Montana v. Wyoming
131 S. Ct. 1765 (2011)
In Montana v. Wyoming,[1] the United States Supreme Court held that under Article V(A) of the Yellowstone River Compact (“Compact”) neither the doctrine of prior appropriation nor the doctrine of recapture prohibit upstream water-rights users from increasing the efficiency of their irrigation systems, even if the increased use is detrimental to downstream water-rights holders of otherwise equal seniority.[2] In doing so, the Court affirmed the findings of the Special Master and held that Montana’s complaint regarding the increased efficiency of irrigation systems in Wyoming failed to state a claim under Article V(A) of the Compact.[3]

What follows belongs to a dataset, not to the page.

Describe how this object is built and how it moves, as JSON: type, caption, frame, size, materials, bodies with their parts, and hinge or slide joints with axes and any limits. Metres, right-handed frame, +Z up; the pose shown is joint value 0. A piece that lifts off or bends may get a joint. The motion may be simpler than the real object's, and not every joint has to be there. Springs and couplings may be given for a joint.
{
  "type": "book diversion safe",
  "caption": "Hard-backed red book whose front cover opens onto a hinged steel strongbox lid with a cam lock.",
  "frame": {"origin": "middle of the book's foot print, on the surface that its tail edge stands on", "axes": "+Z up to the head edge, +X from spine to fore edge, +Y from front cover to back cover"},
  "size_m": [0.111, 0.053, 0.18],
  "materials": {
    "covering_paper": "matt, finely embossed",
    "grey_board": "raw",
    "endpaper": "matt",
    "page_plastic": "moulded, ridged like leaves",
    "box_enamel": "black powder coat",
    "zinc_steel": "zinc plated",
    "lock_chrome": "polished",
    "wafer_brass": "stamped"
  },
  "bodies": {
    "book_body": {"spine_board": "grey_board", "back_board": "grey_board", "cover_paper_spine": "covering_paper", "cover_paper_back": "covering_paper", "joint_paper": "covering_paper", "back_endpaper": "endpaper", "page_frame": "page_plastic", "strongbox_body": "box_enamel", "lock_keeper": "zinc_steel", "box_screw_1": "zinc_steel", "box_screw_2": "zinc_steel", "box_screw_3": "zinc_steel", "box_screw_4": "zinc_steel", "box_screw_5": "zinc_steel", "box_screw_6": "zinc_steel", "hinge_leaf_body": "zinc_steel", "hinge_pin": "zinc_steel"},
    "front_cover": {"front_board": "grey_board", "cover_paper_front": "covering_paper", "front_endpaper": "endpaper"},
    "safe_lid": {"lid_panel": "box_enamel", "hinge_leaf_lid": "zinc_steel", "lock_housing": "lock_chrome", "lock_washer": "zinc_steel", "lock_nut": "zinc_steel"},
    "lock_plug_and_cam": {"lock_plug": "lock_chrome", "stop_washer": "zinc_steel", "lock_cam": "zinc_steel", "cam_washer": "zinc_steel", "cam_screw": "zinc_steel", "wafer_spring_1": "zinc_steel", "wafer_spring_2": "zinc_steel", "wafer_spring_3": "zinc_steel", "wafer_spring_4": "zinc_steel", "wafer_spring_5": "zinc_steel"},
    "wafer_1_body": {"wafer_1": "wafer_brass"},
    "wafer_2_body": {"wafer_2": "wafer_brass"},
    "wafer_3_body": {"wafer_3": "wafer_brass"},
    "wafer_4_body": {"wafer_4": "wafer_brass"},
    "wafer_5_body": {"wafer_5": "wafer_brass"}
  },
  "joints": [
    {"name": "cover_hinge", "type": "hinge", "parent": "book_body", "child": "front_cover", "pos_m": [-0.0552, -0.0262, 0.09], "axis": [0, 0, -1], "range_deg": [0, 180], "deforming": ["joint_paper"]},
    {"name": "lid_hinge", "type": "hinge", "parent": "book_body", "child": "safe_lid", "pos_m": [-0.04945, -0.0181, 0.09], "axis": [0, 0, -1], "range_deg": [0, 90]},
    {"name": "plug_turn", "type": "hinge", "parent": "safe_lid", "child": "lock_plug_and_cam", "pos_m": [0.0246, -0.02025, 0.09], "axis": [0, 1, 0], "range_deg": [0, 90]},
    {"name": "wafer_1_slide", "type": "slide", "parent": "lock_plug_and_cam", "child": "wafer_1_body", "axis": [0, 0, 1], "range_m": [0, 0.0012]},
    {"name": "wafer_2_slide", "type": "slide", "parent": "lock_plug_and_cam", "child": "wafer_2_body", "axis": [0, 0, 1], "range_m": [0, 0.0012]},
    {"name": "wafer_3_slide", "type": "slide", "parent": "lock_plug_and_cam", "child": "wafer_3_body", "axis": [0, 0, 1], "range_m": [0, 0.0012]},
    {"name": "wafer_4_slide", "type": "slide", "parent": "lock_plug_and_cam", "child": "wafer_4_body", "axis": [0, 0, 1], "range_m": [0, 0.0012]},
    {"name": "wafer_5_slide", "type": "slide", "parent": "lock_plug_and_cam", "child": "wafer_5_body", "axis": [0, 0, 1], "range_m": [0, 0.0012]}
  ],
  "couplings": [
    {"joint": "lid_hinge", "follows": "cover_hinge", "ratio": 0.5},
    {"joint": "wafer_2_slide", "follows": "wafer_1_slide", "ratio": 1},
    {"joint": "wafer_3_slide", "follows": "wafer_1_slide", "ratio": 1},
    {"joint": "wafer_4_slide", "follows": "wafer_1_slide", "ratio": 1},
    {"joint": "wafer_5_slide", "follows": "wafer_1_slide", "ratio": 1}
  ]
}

In 1951, Montana, Wyoming, and North Dakota ratified the Compact, which allocates the flow of the Yellowstone River and its various tributaries.[4] The Compact divides water into three tiers of priority: (1) beneficial water rights existing at the time the Compact was written; (2) the “water as shall be necessary to provide supplemental water supplies” for the existing rights; and (3) “the remainder of the unused and unappropriated water” of each tributary that was allocated to each state in the Compact.[5] Wyoming, as the upstream state, received specific percentages of the flow in each river basin, and Montana received the remainder.[6]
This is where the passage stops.